KalVista Pharma Eye Drug Partnered With Merck Flunks Phase 2 Test

Xconomy Boston — 

A KalVista Pharmaceuticals eye drug at the center of a research collaboration with Merck has failed a mid-stage clinical trial.

KalVista (NASDAQ: KALV) developed its drug, KVD001, to treat diabetic macular edema (DME), a complication of diabetes that can lead to blindness. On Monday, Cambridge, MA-based KalVista said patients treated with the drug, given as a monthly injection to the eye, did not show enough vision improvement after 16 weeks to distance the experimental therapy from a sham treatment.

Merck signed on as a KalVista partner in 2017 after the biotech reported encouraging Phase 1 data. Under the agreement, Merck gained an option to license KVD001 after the completion of a Phase 2 clinical trial financed by the Kenilworth, NJ-based pharmaceutical giant. Merck paid its partner $37 million up front, and agreed to another $715 million in milestone payments pegged to the progress of the KVD001 and other unspecified KalVista drugs.

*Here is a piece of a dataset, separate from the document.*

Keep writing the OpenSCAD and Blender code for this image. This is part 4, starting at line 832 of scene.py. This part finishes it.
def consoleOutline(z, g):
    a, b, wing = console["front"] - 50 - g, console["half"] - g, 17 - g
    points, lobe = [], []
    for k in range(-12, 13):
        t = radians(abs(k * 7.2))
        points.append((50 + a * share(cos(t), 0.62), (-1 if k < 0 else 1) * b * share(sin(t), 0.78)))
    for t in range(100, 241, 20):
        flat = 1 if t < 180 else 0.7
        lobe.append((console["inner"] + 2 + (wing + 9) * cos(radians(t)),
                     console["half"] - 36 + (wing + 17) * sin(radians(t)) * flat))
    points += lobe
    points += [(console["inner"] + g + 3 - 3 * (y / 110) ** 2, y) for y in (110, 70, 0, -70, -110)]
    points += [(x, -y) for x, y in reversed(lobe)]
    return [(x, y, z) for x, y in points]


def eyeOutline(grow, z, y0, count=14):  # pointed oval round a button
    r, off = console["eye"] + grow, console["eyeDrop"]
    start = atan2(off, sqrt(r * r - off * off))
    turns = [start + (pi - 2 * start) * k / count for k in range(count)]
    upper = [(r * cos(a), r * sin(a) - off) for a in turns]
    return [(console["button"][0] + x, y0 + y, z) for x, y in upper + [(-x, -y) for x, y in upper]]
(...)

DME is caused by a buildup of fluid in the macula, which is the center of the retina. This buildup causes the macula to swell and thicken, distorting vision. KalVista hoped its drug could provide another treatment option for patients who don’t respond to a class of drugs called vascular endothelial growth factor (VEGF) inhibitors.

The KalVista drug was developed to block plasma kallikrein, an enzyme that plays a role in inflammation. Though this approach did not succeed in the DME clinical trial, KalVista might have better luck targeting that enzyme to treat another disorder. The company is developing KVD900 to treat the rare disease hereditary angioedema (HAE). The inherited disorder leads to swelling attacks affecting the limbs, face, airway, and intestines. A Phase 2 study is expected to report data in 2020.

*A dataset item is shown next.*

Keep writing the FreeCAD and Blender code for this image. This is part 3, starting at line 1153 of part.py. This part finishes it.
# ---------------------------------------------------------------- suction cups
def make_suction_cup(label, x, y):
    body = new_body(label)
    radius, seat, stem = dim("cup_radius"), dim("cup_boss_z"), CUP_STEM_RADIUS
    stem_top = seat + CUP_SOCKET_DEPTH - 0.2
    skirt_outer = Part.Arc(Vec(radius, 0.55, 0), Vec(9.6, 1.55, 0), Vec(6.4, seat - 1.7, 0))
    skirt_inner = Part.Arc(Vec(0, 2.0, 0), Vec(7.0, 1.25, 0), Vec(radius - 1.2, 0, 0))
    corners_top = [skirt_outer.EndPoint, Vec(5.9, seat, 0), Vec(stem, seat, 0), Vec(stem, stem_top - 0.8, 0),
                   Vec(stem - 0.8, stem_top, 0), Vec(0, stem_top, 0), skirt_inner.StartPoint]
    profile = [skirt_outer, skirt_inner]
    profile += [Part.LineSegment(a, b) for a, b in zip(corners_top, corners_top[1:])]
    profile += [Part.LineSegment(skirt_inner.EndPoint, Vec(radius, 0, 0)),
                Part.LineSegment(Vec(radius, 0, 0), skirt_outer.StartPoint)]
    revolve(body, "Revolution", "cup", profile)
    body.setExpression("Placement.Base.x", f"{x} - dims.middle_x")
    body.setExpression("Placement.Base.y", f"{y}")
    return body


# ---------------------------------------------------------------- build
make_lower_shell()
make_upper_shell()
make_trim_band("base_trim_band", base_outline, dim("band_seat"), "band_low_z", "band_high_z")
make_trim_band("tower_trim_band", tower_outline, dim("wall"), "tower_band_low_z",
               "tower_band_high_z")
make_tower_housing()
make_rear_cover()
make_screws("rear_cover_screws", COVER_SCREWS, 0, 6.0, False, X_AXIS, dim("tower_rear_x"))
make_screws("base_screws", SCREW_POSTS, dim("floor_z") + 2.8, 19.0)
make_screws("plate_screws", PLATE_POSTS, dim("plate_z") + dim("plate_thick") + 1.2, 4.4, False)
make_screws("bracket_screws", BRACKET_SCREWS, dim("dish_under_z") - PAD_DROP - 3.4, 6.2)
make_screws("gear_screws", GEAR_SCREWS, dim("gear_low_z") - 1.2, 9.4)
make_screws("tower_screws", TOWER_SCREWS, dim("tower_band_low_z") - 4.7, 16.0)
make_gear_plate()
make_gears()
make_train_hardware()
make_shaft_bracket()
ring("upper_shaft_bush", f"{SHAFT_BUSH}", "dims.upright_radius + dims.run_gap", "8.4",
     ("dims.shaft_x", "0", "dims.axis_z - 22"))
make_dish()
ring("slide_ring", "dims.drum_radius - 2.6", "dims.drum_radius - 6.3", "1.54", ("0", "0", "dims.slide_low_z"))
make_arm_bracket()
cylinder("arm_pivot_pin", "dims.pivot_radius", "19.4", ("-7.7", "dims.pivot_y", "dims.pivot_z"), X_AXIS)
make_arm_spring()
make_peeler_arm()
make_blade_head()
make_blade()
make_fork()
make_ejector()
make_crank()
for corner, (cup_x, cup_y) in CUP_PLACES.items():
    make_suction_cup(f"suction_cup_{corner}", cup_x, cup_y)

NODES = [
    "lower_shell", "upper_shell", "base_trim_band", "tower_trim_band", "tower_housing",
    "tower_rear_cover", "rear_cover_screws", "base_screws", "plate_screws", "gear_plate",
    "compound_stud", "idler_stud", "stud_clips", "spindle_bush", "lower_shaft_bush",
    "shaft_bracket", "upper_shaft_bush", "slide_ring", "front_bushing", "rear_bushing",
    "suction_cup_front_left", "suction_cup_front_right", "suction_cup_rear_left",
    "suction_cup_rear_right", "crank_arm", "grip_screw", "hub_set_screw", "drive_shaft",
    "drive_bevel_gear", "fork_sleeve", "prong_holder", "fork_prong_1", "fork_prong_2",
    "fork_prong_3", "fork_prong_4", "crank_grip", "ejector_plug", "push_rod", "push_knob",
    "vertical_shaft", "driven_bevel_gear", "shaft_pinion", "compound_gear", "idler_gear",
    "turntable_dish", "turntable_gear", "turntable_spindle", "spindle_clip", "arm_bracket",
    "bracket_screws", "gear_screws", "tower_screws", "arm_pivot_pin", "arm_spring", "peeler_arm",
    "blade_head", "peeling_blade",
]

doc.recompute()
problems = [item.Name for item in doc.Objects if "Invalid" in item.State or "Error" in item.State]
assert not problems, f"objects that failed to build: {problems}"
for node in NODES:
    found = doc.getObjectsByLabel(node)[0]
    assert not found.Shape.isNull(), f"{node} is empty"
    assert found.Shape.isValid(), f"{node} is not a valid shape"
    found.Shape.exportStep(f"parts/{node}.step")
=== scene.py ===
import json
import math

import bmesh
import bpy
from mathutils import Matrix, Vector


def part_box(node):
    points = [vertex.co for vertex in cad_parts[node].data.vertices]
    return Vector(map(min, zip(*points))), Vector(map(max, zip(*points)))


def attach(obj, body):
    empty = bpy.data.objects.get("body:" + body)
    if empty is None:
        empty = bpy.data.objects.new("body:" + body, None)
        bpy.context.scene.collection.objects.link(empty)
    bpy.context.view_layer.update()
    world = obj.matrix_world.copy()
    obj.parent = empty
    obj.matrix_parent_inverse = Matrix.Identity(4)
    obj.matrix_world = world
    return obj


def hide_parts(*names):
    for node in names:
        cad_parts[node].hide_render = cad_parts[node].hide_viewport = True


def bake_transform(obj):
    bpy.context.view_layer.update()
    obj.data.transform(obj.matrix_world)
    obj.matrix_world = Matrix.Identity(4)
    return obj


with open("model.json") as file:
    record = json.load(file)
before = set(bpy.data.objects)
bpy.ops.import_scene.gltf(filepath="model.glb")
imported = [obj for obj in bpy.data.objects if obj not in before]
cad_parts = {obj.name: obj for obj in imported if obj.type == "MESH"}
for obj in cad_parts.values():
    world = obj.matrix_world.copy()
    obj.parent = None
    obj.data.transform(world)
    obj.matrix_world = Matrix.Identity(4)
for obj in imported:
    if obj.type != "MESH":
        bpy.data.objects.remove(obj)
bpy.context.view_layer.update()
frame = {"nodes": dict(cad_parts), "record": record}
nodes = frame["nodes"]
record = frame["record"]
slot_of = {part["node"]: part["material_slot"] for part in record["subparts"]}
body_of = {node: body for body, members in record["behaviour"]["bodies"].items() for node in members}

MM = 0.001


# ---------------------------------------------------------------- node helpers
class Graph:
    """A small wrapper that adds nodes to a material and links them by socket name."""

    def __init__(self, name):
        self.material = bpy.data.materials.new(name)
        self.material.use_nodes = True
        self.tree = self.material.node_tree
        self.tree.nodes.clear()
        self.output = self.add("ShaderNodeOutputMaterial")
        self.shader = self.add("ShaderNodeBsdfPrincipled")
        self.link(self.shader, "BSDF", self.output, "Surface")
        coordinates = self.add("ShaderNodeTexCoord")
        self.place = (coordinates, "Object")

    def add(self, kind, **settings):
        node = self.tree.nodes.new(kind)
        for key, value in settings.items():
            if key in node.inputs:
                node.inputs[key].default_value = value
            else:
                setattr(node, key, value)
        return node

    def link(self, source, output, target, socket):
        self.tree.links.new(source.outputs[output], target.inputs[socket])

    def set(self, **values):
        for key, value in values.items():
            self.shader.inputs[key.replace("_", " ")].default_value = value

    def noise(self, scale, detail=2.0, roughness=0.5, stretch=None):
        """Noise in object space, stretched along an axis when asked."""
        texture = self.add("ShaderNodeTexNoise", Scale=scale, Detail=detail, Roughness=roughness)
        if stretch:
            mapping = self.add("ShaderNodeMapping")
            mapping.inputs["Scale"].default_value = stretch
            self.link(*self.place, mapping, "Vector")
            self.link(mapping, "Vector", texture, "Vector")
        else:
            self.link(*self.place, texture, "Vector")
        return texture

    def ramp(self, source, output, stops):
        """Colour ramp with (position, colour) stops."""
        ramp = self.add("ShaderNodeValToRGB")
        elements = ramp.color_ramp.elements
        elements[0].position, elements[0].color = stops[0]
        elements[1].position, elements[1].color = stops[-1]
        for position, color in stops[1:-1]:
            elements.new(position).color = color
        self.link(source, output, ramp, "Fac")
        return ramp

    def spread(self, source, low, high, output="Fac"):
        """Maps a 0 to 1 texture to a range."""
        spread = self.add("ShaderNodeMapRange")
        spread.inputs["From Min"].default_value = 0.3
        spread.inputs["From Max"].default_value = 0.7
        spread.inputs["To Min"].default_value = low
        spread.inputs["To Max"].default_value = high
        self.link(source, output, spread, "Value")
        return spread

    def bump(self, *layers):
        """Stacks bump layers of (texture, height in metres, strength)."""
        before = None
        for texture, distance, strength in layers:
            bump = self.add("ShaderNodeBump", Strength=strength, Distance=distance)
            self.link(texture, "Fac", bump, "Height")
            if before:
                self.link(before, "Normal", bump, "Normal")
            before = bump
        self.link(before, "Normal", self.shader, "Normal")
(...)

In a note to investors, SVB Leerink’s Dae Gon Ha described KVD900 as KalVista’s “more prized asset.” He added that unlike in DME, blocking plasma kallikrein to address HAE is a less risky bet. The enzyme’s role in HAE has been documented in numerous studies, and injectable plasma kallikrein inhibitors for HAE have already reached the market.

But KalVista’s experimental HAE pill has looming competition. An oral plasma kallikrein inhibitor that BioCryst Pharmaceuticals (NASDAQ: BCRX) developed to prevent and treat HAE attacks is now being prepared for FDA review. In its third quarter financial report, the Durham, NC-based biotech said it expects to file its application with the regulator in the fourth quarter of this year.